Recorded information:
------------------------
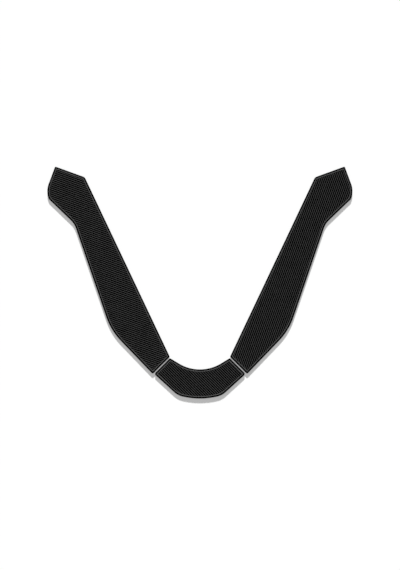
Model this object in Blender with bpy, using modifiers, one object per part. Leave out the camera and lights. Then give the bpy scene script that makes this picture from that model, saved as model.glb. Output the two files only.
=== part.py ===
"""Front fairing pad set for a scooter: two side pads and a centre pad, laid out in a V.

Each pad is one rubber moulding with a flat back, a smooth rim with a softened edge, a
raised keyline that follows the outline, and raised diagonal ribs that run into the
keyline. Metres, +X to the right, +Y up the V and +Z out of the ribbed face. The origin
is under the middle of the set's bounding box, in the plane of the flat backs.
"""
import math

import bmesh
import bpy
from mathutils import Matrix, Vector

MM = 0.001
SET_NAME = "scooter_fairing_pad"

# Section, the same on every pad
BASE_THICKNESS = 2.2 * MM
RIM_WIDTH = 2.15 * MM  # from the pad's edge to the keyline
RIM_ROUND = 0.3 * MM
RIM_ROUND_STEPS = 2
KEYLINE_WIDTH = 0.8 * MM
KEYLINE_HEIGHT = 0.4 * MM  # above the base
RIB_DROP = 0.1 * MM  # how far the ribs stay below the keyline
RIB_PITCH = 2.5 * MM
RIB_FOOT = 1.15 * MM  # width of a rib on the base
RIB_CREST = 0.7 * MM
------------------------
Problem to work on:
Return all of the data precisely as it appears.

Solution for this task:
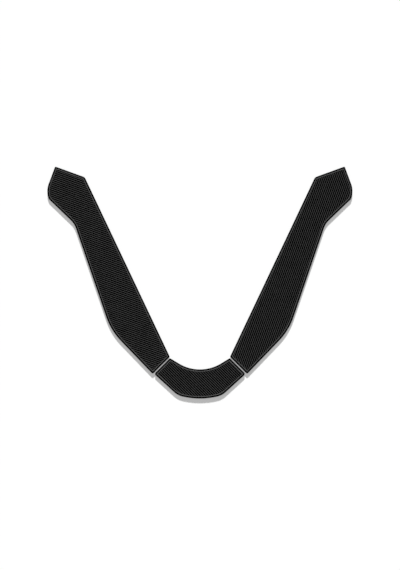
Model this object in Blender with bpy, using modifiers, one object per part. Leave out the camera and lights. Then give the bpy scene script that makes this picture from that model, saved as model.glb. Output the two files only.
=== part.py ===
"""Front fairing pad set for a scooter: two side pads and a centre pad, laid out in a V.

Each pad is one rubber moulding with a flat back, a smooth rim with a softened edge, a
raised keyline that follows the outline, and raised diagonal ribs that run into the
keyline. Metres, +X to the right, +Y up the V and +Z out of the ribbed face. The origin
is under the middle of the set's bounding box, in the plane of the flat backs.
"""
import math

import bmesh
import bpy
from mathutils import Matrix, Vector

MM = 0.001
SET_NAME = "scooter_fairing_pad"

# Section, the same on every pad
BASE_THICKNESS = 2.2 * MM
RIM_WIDTH = 2.15 * MM  # from the pad's edge to the keyline
RIM_ROUND = 0.3 * MM
RIM_ROUND_STEPS = 2
KEYLINE_WIDTH = 0.8 * MM
KEYLINE_HEIGHT = 0.4 * MM  # above the base
RIB_DROP = 0.1 * MM  # how far the ribs stay below the keyline
RIB_PITCH = 2.5 * MM
RIB_FOOT = 1.15 * MM  # width of a rib on the base
RIB_CREST = 0.7 * MM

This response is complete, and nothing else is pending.